» DATASET EXTRACT:
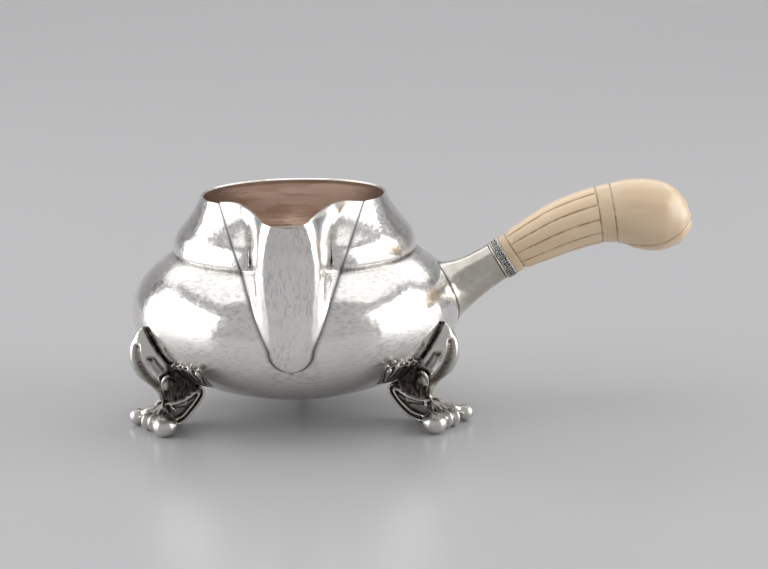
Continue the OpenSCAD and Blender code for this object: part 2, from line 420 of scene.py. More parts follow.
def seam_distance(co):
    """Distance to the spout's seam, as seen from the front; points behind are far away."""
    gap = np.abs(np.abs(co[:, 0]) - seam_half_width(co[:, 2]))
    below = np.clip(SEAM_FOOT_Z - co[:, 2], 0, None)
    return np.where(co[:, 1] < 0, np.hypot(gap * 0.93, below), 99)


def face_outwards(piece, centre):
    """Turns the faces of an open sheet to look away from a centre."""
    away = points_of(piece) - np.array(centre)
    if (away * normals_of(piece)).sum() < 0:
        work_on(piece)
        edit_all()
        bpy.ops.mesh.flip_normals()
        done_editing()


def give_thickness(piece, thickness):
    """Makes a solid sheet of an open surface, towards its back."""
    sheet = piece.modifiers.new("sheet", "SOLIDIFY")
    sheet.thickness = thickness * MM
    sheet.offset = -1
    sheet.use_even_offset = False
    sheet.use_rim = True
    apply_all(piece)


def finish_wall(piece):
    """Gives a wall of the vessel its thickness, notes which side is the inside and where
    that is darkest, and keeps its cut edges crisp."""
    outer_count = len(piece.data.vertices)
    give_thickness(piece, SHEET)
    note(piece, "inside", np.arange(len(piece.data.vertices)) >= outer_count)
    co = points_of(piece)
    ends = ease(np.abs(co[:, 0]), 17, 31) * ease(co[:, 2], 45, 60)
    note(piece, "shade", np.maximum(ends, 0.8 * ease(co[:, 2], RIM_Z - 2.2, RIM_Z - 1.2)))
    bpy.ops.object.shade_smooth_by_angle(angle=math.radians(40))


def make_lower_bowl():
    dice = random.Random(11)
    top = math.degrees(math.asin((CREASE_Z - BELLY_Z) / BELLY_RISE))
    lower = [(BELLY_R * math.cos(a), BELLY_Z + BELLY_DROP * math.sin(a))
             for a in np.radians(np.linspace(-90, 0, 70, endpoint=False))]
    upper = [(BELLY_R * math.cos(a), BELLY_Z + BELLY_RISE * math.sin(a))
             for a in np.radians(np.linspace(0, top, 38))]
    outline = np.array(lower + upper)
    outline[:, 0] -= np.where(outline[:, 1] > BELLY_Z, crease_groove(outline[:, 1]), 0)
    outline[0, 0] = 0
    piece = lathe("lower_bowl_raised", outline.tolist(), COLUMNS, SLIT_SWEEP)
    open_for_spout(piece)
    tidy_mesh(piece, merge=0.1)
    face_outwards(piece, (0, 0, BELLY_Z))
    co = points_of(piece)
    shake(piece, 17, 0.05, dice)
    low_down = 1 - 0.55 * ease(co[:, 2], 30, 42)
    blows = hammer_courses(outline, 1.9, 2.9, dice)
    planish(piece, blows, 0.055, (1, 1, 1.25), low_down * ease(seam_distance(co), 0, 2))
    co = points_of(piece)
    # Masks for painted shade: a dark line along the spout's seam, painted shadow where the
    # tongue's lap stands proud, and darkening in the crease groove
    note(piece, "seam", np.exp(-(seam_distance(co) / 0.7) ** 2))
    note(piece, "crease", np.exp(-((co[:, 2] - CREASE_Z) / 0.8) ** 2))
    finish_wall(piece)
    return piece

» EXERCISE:
Your task is to repeat the data exactly, with nothing left out.

» THE OUTPUT:
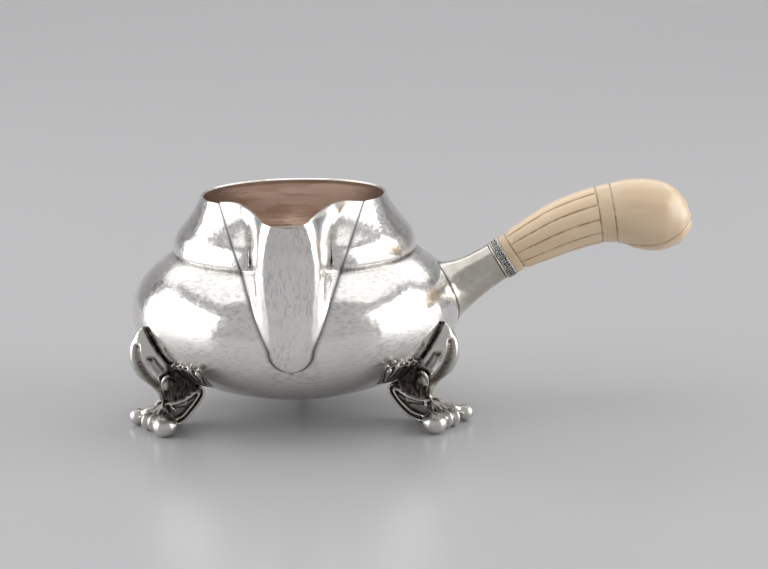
Continue the OpenSCAD and Blender code for this object: part 2, from line 420 of scene.py. More parts follow.
def seam_distance(co):
    """Distance to the spout's seam, as seen from the front; points behind are far away."""
    gap = np.abs(np.abs(co[:, 0]) - seam_half_width(co[:, 2]))
    below = np.clip(SEAM_FOOT_Z - co[:, 2], 0, None)
    return np.where(co[:, 1] < 0, np.hypot(gap * 0.93, below), 99)


def face_outwards(piece, centre):
    """Turns the faces of an open sheet to look away from a centre."""
    away = points_of(piece) - np.array(centre)
    if (away * normals_of(piece)).sum() < 0:
        work_on(piece)
        edit_all()
        bpy.ops.mesh.flip_normals()
        done_editing()


def give_thickness(piece, thickness):
    """Makes a solid sheet of an open surface, towards its back."""
    sheet = piece.modifiers.new("sheet", "SOLIDIFY")
    sheet.thickness = thickness * MM
    sheet.offset = -1
    sheet.use_even_offset = False
    sheet.use_rim = True
    apply_all(piece)


def finish_wall(piece):
    """Gives a wall of the vessel its thickness, notes which side is the inside and where
    that is darkest, and keeps its cut edges crisp."""
    outer_count = len(piece.data.vertices)
    give_thickness(piece, SHEET)
    note(piece, "inside", np.arange(len(piece.data.vertices)) >= outer_count)
    co = points_of(piece)
    ends = ease(np.abs(co[:, 0]), 17, 31) * ease(co[:, 2], 45, 60)
    note(piece, "shade", np.maximum(ends, 0.8 * ease(co[:, 2], RIM_Z - 2.2, RIM_Z - 1.2)))
    bpy.ops.object.shade_smooth_by_angle(angle=math.radians(40))


def make_lower_bowl():
    dice = random.Random(11)
    top = math.degrees(math.asin((CREASE_Z - BELLY_Z) / BELLY_RISE))
    lower = [(BELLY_R * math.cos(a), BELLY_Z + BELLY_DROP * math.sin(a))
             for a in np.radians(np.linspace(-90, 0, 70, endpoint=False))]
    upper = [(BELLY_R * math.cos(a), BELLY_Z + BELLY_RISE * math.sin(a))
             for a in np.radians(np.linspace(0, top, 38))]
    outline = np.array(lower + upper)
    outline[:, 0] -= np.where(outline[:, 1] > BELLY_Z, crease_groove(outline[:, 1]), 0)
    outline[0, 0] = 0
    piece = lathe("lower_bowl_raised", outline.tolist(), COLUMNS, SLIT_SWEEP)
    open_for_spout(piece)
    tidy_mesh(piece, merge=0.1)
    face_outwards(piece, (0, 0, BELLY_Z))
    co = points_of(piece)
    shake(piece, 17, 0.05, dice)
    low_down = 1 - 0.55 * ease(co[:, 2], 30, 42)
    blows = hammer_courses(outline, 1.9, 2.9, dice)
    planish(piece, blows, 0.055, (1, 1, 1.25), low_down * ease(seam_distance(co), 0, 2))
    co = points_of(piece)
    # Masks for painted shade: a dark line along the spout's seam, painted shadow where the
    # tongue's lap stands proud, and darkening in the crease groove
    note(piece, "seam", np.exp(-(seam_distance(co) / 0.7) ** 2))
    note(piece, "crease", np.exp(-((co[:, 2] - CREASE_Z) / 0.8) ** 2))
    finish_wall(piece)
    return piece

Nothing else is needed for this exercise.